The range of Seemann’s repertoire was wide, stretching from Bach and Scarlatti to the twentieth century including composers such as Stravinsky, Bartók, Hindemith and Berg, and he was the dedicatee of Hans Werner Henze’s Concertino for Piano, Winds and Percussion. Between 1952 and 1966 he worked as a duo with violinist Wolfgang Schneiderhan, enjoying great success throughout Europe, and also performed and recorded with pianist Edith Picht-Axenfeld. Seemann worked with many conductors including Otto Klemperer, Leopold Stokowski, Hans Rosbaud, Carl Schuricht, Eugen Jochum, Rudolf Kempe, István Kertész, Paul Hindemith and Igor Stravinsky.
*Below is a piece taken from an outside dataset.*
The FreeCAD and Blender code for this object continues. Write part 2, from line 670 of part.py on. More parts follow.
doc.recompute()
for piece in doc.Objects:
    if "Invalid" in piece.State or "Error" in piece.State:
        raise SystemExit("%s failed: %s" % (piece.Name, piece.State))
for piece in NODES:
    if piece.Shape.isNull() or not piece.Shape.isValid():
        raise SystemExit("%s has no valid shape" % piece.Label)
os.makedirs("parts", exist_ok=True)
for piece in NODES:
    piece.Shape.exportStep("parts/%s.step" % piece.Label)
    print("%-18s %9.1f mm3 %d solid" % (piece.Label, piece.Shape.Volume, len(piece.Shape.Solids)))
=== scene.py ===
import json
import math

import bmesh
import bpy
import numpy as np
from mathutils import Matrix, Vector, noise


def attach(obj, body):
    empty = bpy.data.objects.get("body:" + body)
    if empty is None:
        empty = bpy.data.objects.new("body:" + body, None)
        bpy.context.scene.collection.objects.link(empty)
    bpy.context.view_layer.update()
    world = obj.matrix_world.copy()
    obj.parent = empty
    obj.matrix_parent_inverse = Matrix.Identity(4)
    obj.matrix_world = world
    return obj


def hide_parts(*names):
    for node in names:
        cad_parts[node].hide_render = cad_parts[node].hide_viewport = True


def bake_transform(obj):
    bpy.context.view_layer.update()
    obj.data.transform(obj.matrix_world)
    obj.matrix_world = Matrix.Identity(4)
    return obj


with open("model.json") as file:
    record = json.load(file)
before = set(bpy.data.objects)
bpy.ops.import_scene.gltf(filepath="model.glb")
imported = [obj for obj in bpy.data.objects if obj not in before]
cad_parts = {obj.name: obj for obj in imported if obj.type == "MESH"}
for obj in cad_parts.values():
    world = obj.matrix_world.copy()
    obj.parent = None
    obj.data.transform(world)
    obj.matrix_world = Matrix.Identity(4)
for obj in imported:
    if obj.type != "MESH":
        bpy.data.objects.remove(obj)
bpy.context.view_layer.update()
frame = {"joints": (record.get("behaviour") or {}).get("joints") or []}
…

He also appeared on the juries of numerous piano competitions including the Busoni Competition in Bolzano, the ARD Competition in Munich and the German Music Competition in Bonn.

Seemann’s main recordings were made for Deutsche Grammophon during the 1950s. In September 1950 he recorded Mozart’s Piano Concerto in C major K. 503 with the Munich Philharmonic Orchestra and Fritz Lehmann. Three years later with Lehmann he recorded the Piano Concerto in D major K. 537, this time with the Berlin Philharmonic Orchestra. Both of these recordings display Seemann’s completely objective and controlled musicianship. This is ‘modern’ Mozart playing before it had become fashionable, with an emphasis on clarity, style and precision. Seemann recorded the complete piano sonatas and various short pieces by Mozart as well as two concert rondos for piano and orchestra, the Concerto for Two Pianos in E flat K. 365 (with Andor Foldes) and the Piano Concerto in C minor K. 491, again with the Berlin Philharmonic Orchestra but with Ferdinand Leitner conducting. Seemann’s clarity of style was also suited to twentieth-century music and he recorded the Concerto for Piano and Wind Instruments by Stravinsky with the Berlin Philharmonic Orchestra, and Bartók’s Sonata for Two Pianos and Percussion with Edith Picht-Axenfeld.

In addition to an excellently muscular Chromatic Fantasy and Fugue BWV 903 by Bach, evidently benefiting from his organ training, Seemann recorded solo works by Beethoven, Haydn and Mozart, and sensitive but unsentimental performances of Brahms’s Fantasien Op. 116 and Klavierstücke Op. 118 as well as a beautifully-toned Children’s Corner Suite by Debussy. All of these recordings were reissued in 1999 on four compact discs by Deutsche Grammophon in Germany as Carl Seemann Das Vermächtnis. With Schneiderhan, Seemann recorded many of Mozart’s violin sonatas, all of those by Beethoven and Brahms as well as others by Schubert, Schumann, César Franck, Richard Strauss, Prokofiev, Stravinsky, Hindemith and Bartók. All of the duo recordings have had limited release on compact disc in Japan.

The Orfeo label has issued some live material of Seemann from the Salzburg Festival, plus German radio broadcasts including Beethoven’s Piano Concerto No. 2 in B flat Op. 19 with the NDR Symphony Orchestra and István Kertész, Mozart’s Concertos K. 449 and K. 503, works by Berg and Reger and duos with Schneiderhan. Orfeo has also issued Seemann playing Bach’s complete partitas from Radio Bremen in July 1965, and in 1990 Christophorus issued Bach recordings from Radio Leipzig made in 1959 and 1960.